## YOUR OBJECTIVE:
Give the listing below again in full, exactly as written.

▬▬▬▬▬▬

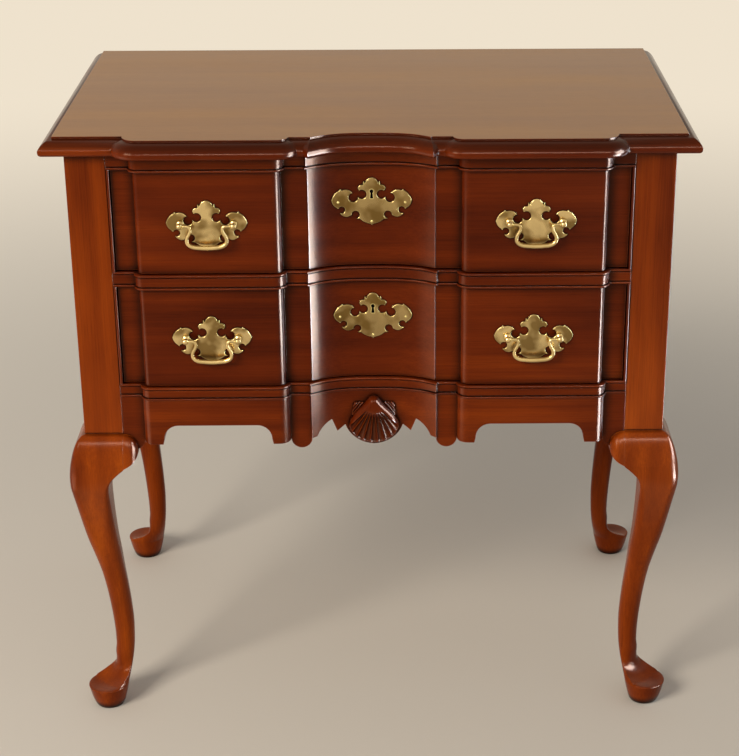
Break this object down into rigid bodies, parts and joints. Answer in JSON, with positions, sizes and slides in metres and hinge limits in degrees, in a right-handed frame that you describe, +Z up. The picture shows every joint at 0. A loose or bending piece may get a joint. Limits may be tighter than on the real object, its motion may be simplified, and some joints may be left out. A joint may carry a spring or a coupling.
{
  "type": "lowboy",
  "caption": "Low chest of full-width drawers with a block front, shell-carved apron, pierced brass pulls and cabriole legs on pad feet.",
  "frame": {"origin": "on the floor, under the middle of the overall box of the lowboy with its drawers shut", "axes": "+X to the viewer's right along the front, +Y from the front to the back, +Z up"},
  "size_m": [0.774, 0.4866, 0.775],
  "materials": {
    "case_wood": "satin reddish-brown finish on cherry",
    "front_wood": "satin deep red-brown finish on cherry",
    "inside_wood": "unfinished pale secondary wood",
    "brass": "polished, slightly aged"
  },
  "bodies": {
    "case": {"top_board": "case_wood", "front_left_leg": "case_wood", "front_right_leg": "case_wood", "rear_left_leg": "case_wood", "rear_right_leg": "case_wood", "front_left_front_knee_block": "case_wood", "front_left_side_knee_block": "case_wood", "front_right_front_knee_block": "case_wood", "front_right_side_knee_block": "case_wood", "rear_left_side_knee_block": "case_wood", "rear_right_side_knee_block": "case_wood", "left_side_panel": "case_wood", "right_side_panel": "case_wood", "back_panel": "inside_wood", "rear_rail": "inside_wood", "top_rail": "front_wood", "middle_rail": "front_wood", "bottom_rail": "front_wood", "upper_left_bead": "front_wood", "upper_right_bead": "front_wood", "lower_left_bead": "front_wood", "lower_right_bead": "front_wood", "front_apron": "front_wood", "carved_shell": "front_wood", "upper_left_runner": "inside_wood", "upper_right_runner": "inside_wood", "lower_left_runner": "inside_wood", "lower_right_runner": "inside_wood", "left_kicker": "inside_wood", "right_kicker": "inside_wood"},
    "upper_drawer": {"upper_drawer_front": "front_wood", "upper_drawer_left_side": "inside_wood", "upper_drawer_right_side": "inside_wood", "upper_drawer_back": "inside_wood", "upper_drawer_bottom": "inside_wood", "upper_escutcheon": "brass", "upper_left_pull_plate": "brass", "upper_left_pull_left_post": "brass", "upper_left_pull_right_post": "brass", "upper_right_pull_plate": "brass", "upper_right_pull_left_post": "brass", "upper_right_pull_right_post": "brass"},
    "lower_drawer": {"lower_drawer_front": "front_wood", "lower_drawer_left_side": "inside_wood", "lower_drawer_right_side": "inside_wood", "lower_drawer_back": "inside_wood", "lower_drawer_bottom": "inside_wood", "lower_escutcheon": "brass", "lower_left_pull_plate": "brass", "lower_left_pull_left_post": "brass", "lower_left_pull_right_post": "brass", "lower_right_pull_plate": "brass", "lower_right_pull_left_post": "brass", "lower_right_pull_right_post": "brass"},
    "upper_left_handle": {"upper_left_bail": "brass"},
    "upper_right_handle": {"upper_right_bail": "brass"},
    "lower_left_handle": {"lower_left_bail": "brass"},
    "lower_right_handle": {"lower_right_bail": "brass"}
  },
  "joints": [
    {"name": "upper_drawer_slide", "type": "slide", "parent": "case", "child": "upper_drawer", "axis": [0, -1, 0], "range_m": [0, 0.3]},
    {"name": "lower_drawer_slide", "type": "slide", "parent": "case", "child": "lower_drawer", "axis": [0, -1, 0], "range_m": [0, 0.3]},
    {"name": "upper_left_bail_swing", "type": "hinge", "parent": "upper_drawer", "child": "upper_left_handle", "pos_m": [-0.195, -0.22616, 0.67], "axis": [-1, 0, 0], "range_deg": [-8, 110]},
    {"name": "upper_right_bail_swing", "type": "hinge", "parent": "upper_drawer", "child": "upper_right_handle", "pos_m": [0.195, -0.22616, 0.67], "axis": [-1, 0, 0], "range_deg": [-8, 110]},
    {"name": "lower_left_bail_swing", "type": "hinge", "parent": "lower_drawer", "child": "lower_left_handle", "pos_m": [-0.195, -0.22616, 0.524], "axis": [-1, 0, 0], "range_deg": [-8, 110]},
    {"name": "lower_right_bail_swing", "type": "hinge", "parent": "lower_drawer", "child": "lower_right_handle", "pos_m": [0.195, -0.22616, 0.524], "axis": [-1, 0, 0], "range_deg": [-8, 110]}
  ]
}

▬▬▬▬▬▬

## SOLUTION FOR THIS PROBLEM:
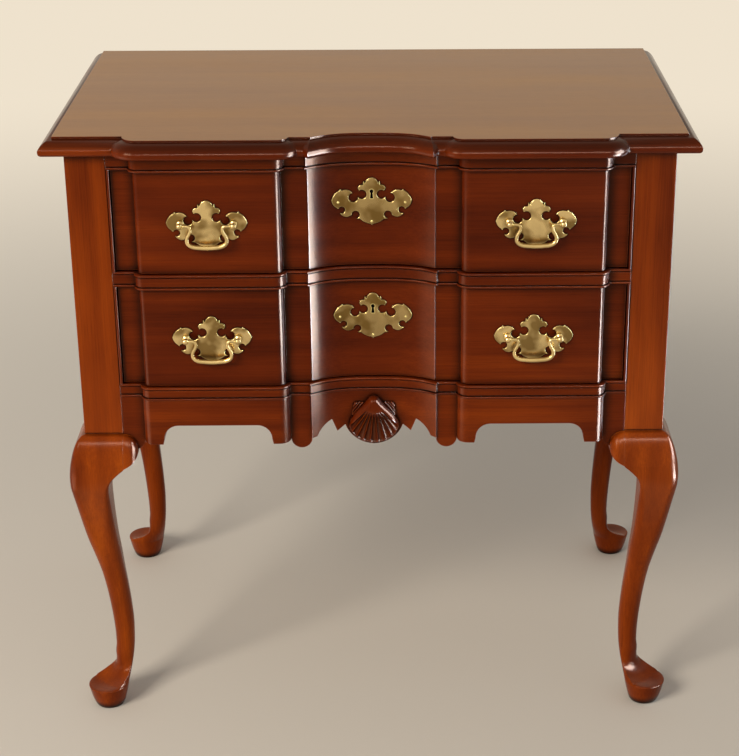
Break this object down into rigid bodies, parts and joints. Answer in JSON, with positions, sizes and slides in metres and hinge limits in degrees, in a right-handed frame that you describe, +Z up. The picture shows every joint at 0. A loose or bending piece may get a joint. Limits may be tighter than on the real object, its motion may be simplified, and some joints may be left out. A joint may carry a spring or a coupling.
{
  "type": "lowboy",
  "caption": "Low chest of full-width drawers with a block front, shell-carved apron, pierced brass pulls and cabriole legs on pad feet.",
  "frame": {"origin": "on the floor, under the middle of the overall box of the lowboy with its drawers shut", "axes": "+X to the viewer's right along the front, +Y from the front to the back, +Z up"},
  "size_m": [0.774, 0.4866, 0.775],
  "materials": {
    "case_wood": "satin reddish-brown finish on cherry",
    "front_wood": "satin deep red-brown finish on cherry",
    "inside_wood": "unfinished pale secondary wood",
    "brass": "polished, slightly aged"
  },
  "bodies": {
    "case": {"top_board": "case_wood", "front_left_leg": "case_wood", "front_right_leg": "case_wood", "rear_left_leg": "case_wood", "rear_right_leg": "case_wood", "front_left_front_knee_block": "case_wood", "front_left_side_knee_block": "case_wood", "front_right_front_knee_block": "case_wood", "front_right_side_knee_block": "case_wood", "rear_left_side_knee_block": "case_wood", "rear_right_side_knee_block": "case_wood", "left_side_panel": "case_wood", "right_side_panel": "case_wood", "back_panel": "inside_wood", "rear_rail": "inside_wood", "top_rail": "front_wood", "middle_rail": "front_wood", "bottom_rail": "front_wood", "upper_left_bead": "front_wood", "upper_right_bead": "front_wood", "lower_left_bead": "front_wood", "lower_right_bead": "front_wood", "front_apron": "front_wood", "carved_shell": "front_wood", "upper_left_runner": "inside_wood", "upper_right_runner": "inside_wood", "lower_left_runner": "inside_wood", "lower_right_runner": "inside_wood", "left_kicker": "inside_wood", "right_kicker": "inside_wood"},
    "upper_drawer": {"upper_drawer_front": "front_wood", "upper_drawer_left_side": "inside_wood", "upper_drawer_right_side": "inside_wood", "upper_drawer_back": "inside_wood", "upper_drawer_bottom": "inside_wood", "upper_escutcheon": "brass", "upper_left_pull_plate": "brass", "upper_left_pull_left_post": "brass", "upper_left_pull_right_post": "brass", "upper_right_pull_plate": "brass", "upper_right_pull_left_post": "brass", "upper_right_pull_right_post": "brass"},
    "lower_drawer": {"lower_drawer_front": "front_wood", "lower_drawer_left_side": "inside_wood", "lower_drawer_right_side": "inside_wood", "lower_drawer_back": "inside_wood", "lower_drawer_bottom": "inside_wood", "lower_escutcheon": "brass", "lower_left_pull_plate": "brass", "lower_left_pull_left_post": "brass", "lower_left_pull_right_post": "brass", "lower_right_pull_plate": "brass", "lower_right_pull_left_post": "brass", "lower_right_pull_right_post": "brass"},
    "upper_left_handle": {"upper_left_bail": "brass"},
    "upper_right_handle": {"upper_right_bail": "brass"},
    "lower_left_handle": {"lower_left_bail": "brass"},
    "lower_right_handle": {"lower_right_bail": "brass"}
  },
  "joints": [
    {"name": "upper_drawer_slide", "type": "slide", "parent": "case", "child": "upper_drawer", "axis": [0, -1, 0], "range_m": [0, 0.3]},
    {"name": "lower_drawer_slide", "type": "slide", "parent": "case", "child": "lower_drawer", "axis": [0, -1, 0], "range_m": [0, 0.3]},
    {"name": "upper_left_bail_swing", "type": "hinge", "parent": "upper_drawer", "child": "upper_left_handle", "pos_m": [-0.195, -0.22616, 0.67], "axis": [-1, 0, 0], "range_deg": [-8, 110]},
    {"name": "upper_right_bail_swing", "type": "hinge", "parent": "upper_drawer", "child": "upper_right_handle", "pos_m": [0.195, -0.22616, 0.67], "axis": [-1, 0, 0], "range_deg": [-8, 110]},
    {"name": "lower_left_bail_swing", "type": "hinge", "parent": "lower_drawer", "child": "lower_left_handle", "pos_m": [-0.195, -0.22616, 0.524], "axis": [-1, 0, 0], "range_deg": [-8, 110]},
    {"name": "lower_right_bail_swing", "type": "hinge", "parent": "lower_drawer", "child": "lower_right_handle", "pos_m": [0.195, -0.22616, 0.524], "axis": [-1, 0, 0], "range_deg": [-8, 110]}
  ]
}